Chinese does indeed have templatic word order, but the categories in the post are not the real ones used. That source is laying out the typical ordering, not the required ordering.
Overall, I would say that word order feels about as flexible in Chinese as it is in English, but the specific rules are quite different.
The overwhelming majority of Mandarin Word order rules derive from a few principles.
- Phrases and clauses must following the order of the senses, and so
- follow the flow of time and space;
- You must proceed from general to specific, which entails that
- modifiers precede what is modified and
- Topics precede comments.
In harmonizing between the orders, Chinese word order is rigidly determined by pragmatics; however, since pragmatics can be flexible, the word order can also often be flexible. Sometimes additional function words can allow even more flexibility.
The only exception I can think of that violates these principles is that bare indirect objects must precede direct objects; however, you can often use "prepositions" to vary pragmatics.
The posted example gives two similar sentences. The first one is:
- Who 谁 on the road 在路上 in Chinese 用中文 (of) the/a stranger 向陌生人 asks/asked for directions? 问路?
At the highest level, the order can be represented as a topic-comment structure:
(Who) (.....asks/asked for directions?)
For these pragmatics, the order is rigid; however, the clauses could be reversed to make a similar, but different assertion:
(The asking for directions)问路 person/one 的) (is/was 是 who? 谁)
Both in English and Chinese, a few extra words are necessary.
Within the original comment (i.e., (on the road 在路上) (in Chinese 用中文) (of the/a stranger 向陌生人) (asks/asked for directions? 问路)), the last phrase serves as the sub-comment for the total comment, and the other phrases are like sub-topics. The subtopics have free ordering, but earlier topics scope over later topics in terms of generality, time, space, and modifications according to the five principles I listed above. Within each phrase, the order is semantically fixed.
The second sentence is:
- She 她 what time 什么时候 on the road 在路上 in Chinese 用中文 (of) the/a stranger 向陌生人 asks/asked for directions? 问路?
The first two phrases ((She 她) and (what time 什么时候) are just additional topics and can be put in any order with the other other topics; however, this will affect the pragmatics, sometimes severely. Some of the resulting orders would require very unusual communication needs, since earlier topics scope over subsequent ones pragmatically and semantically.
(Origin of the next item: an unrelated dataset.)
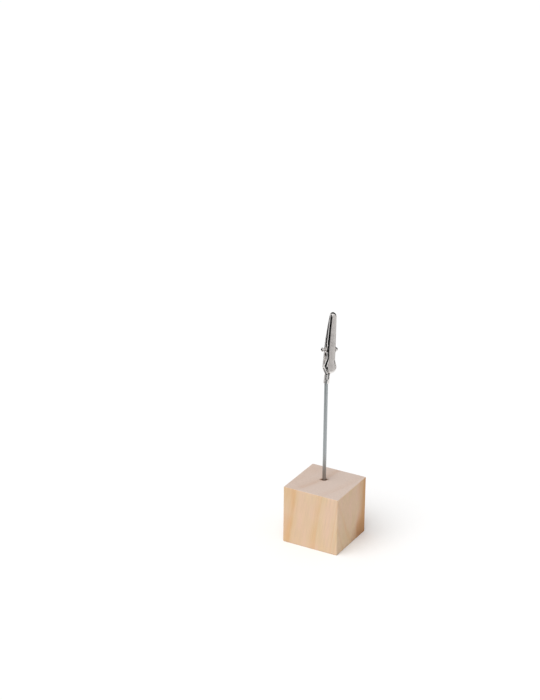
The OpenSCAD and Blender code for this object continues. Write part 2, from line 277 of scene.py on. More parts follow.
# %% Softwood: resin stain
# It lies along the back right edge and reaches further from it towards the bottom
STAINED_EDGE = (15.2, 15.2, 0)
STAIN_REACH_HIGH, STAIN_REACH_LOW = 6.8, 20
apart = add(tree, "ShaderNodeSeparateXYZ", {0: pushed})
on_plan = add(tree, "ShaderNodeVectorMath", {0: in_mm, 1: (1, 1, 0)}, operation="MULTIPLY")
from_edge = add(tree, "ShaderNodeVectorMath", {0: on_plan, 1: STAINED_EDGE}, operation="DISTANCE")
reach = add(tree, "ShaderNodeMapRange", {"Value": apart.outputs["Z"], "From Min": 17, "From Max": -2,
                                         "To Min": STAIN_REACH_HIGH, "To Max": STAIN_REACH_LOW},
            interpolation_type="SMOOTHSTEP")
stain_share = add(tree, "ShaderNodeMath", {0: from_edge, 1: reach}, operation="DIVIDE")
blotch = add(tree, "ShaderNodeMath", {0: pattern["patch"], 1: 1.2, 2: -0.6}, operation="MULTIPLY_ADD")
stain_share = add(tree, "ShaderNodeMath", {0: stain_share, 1: blotch}, operation="ADD")
stain = add(tree, "ShaderNodeMapRange", {"Value": stain_share, "From Min": 1.3, "From Max": 0.1,
                                         "To Max": 0.9}, interpolation_type="SMOOTHSTEP")
resin = add(tree, "ShaderNodeMapRange", {"Value": apart.outputs["Z"], "From Min": 13, "From Max": 0})
resin = add(tree, "ShaderNodeMix", {"Factor": resin, 6: linear("#D19A62"), 7: linear("#A8713E")},
            data_type="RGBA")
long_grain = add(tree, "ShaderNodeMix", {"Factor": stain, 6: long_grain, 7: resin}, data_type="RGBA")
print("stain reaches in mm:", STAIN_REACH_HIGH, "high up and", STAIN_REACH_LOW, "low down")

# %% Softwood: end grain
# It shows on what faces up or down
facing = add(tree, "ShaderNodeSeparateXYZ", {0: spot.outputs["Normal"]})
upright = add(tree, "ShaderNodeMath", {0: facing.outputs["Z"]}, operation="ABSOLUTE")
is_end = add(tree, "ShaderNodeMapRange", {"Value": upright, "From Min": 0.55, "From Max": 0.95},
             interpolation_type="SMOOTHSTEP")
end_tone = add(tree, "ShaderNodeMapRange", {"Value": pattern["pore"], "From Min": 0.3, "From Max": 0.7,
                                            "To Min": 0.91, "To Max": 1.07})
end_late = add(tree, "ShaderNodeMath", {0: late_here, 1: 0.6}, operation="MULTIPLY")
end_grain = add(tree, "ShaderNodeMix", {"Factor": end_late, 6: linear("#D8C5B9"), 7: linear("#CCAC94")},
                data_type="RGBA")
end_grain = add(tree, "ShaderNodeVectorMath", {0: end_grain, 3: end_tone}, operation="SCALE")
wood = add(tree, "ShaderNodeMix", {"Factor": is_end, 6: long_grain, 7: end_grain}, data_type="RGBA")
print("pores of the end grain in mm:", PATTERNS["pore"][0])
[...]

To get a sense of what the change of order of topics can do, consider the following English sentences that produce a similar range of possibilities with different specifics:
I played tennis in the park yesterday.
I played tennis yesterday in the park.
Yesterday, I played tennis in the park.
In the park yesterday, I played tennis.
Because of the requirement to follow the order of the senses, temporal topics in Chinese can never follow their comments or be made into comments by themselves. A time must exist before something can happen in it. On the other hand, durations must follow their verbs, since a duration cannot exist until the verb happens. Again, there are ways to work around these constraints if needed.
To obey the flow of time, places precede the activities that take place in them, but must follow when they represent the result of an activity. Two structures are necessary to distinguish the subsequent location of an agent and of an object.